Wednesday, April 16, 2014
Review: Talking with Mother Earth by Jorge Argueta Illustrated by Lucia Angela Perez
Tetl’s skin is brown, his eyes are black, and his hair is long. He’s different from the other children, whose taunts wound him deeply, leaving him confused and afraid. But Tetl’s grandmother knows the ancient teachings of their Aztec ancestors, and how they viewed the earth as alive with sacred meaning. With her help, he learns to listen to the mountains, wind, corn, and stones. Tetl's journey from self-doubt to proud acceptance of his Nahuatl heritage is told in a series of powerful poems, beautifully expressed in both English and Spanish. Vivid illustrations celebrate nature’s redemptive powers, offering a perfect complement to the poignant story.

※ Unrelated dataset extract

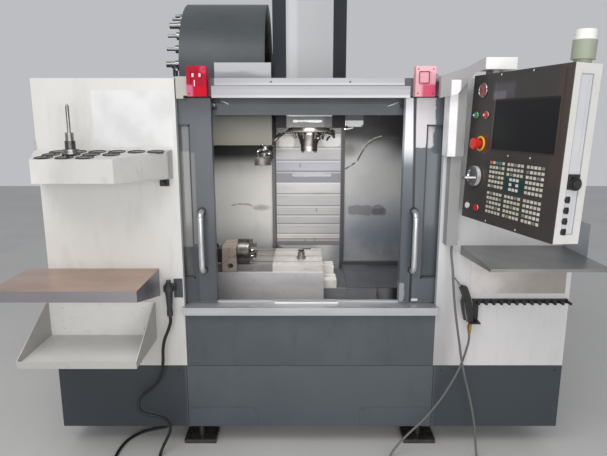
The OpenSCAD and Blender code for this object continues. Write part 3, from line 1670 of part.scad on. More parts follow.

This book is a series of vibrant pictures with simple poems to match. The poems are written first in Spanish and then in English. Although I said the poems are simple, they truly have depth and feeling to all of them. All of the individual poems fit together to create the story.
This book is written in first person narrative and the poems depict the author growing up and his having been bullied due to the fact he was Pipil Nahua Indian. It is so much more than that though.
The author describes his spiritual background and how that along with his grandmother's help learned to over come the bullying, blatant racism, and be free to love himself.
Note: This author has won numerous awards for his books. One would be amiss not to purchase his books and share them with children and adults everywhere.
Well worth the 5 stars and beyond he is receiving from me!
Disclosure: I purchased this book for my own collection. The opinions expressed here are 100% my own and may differ from yours.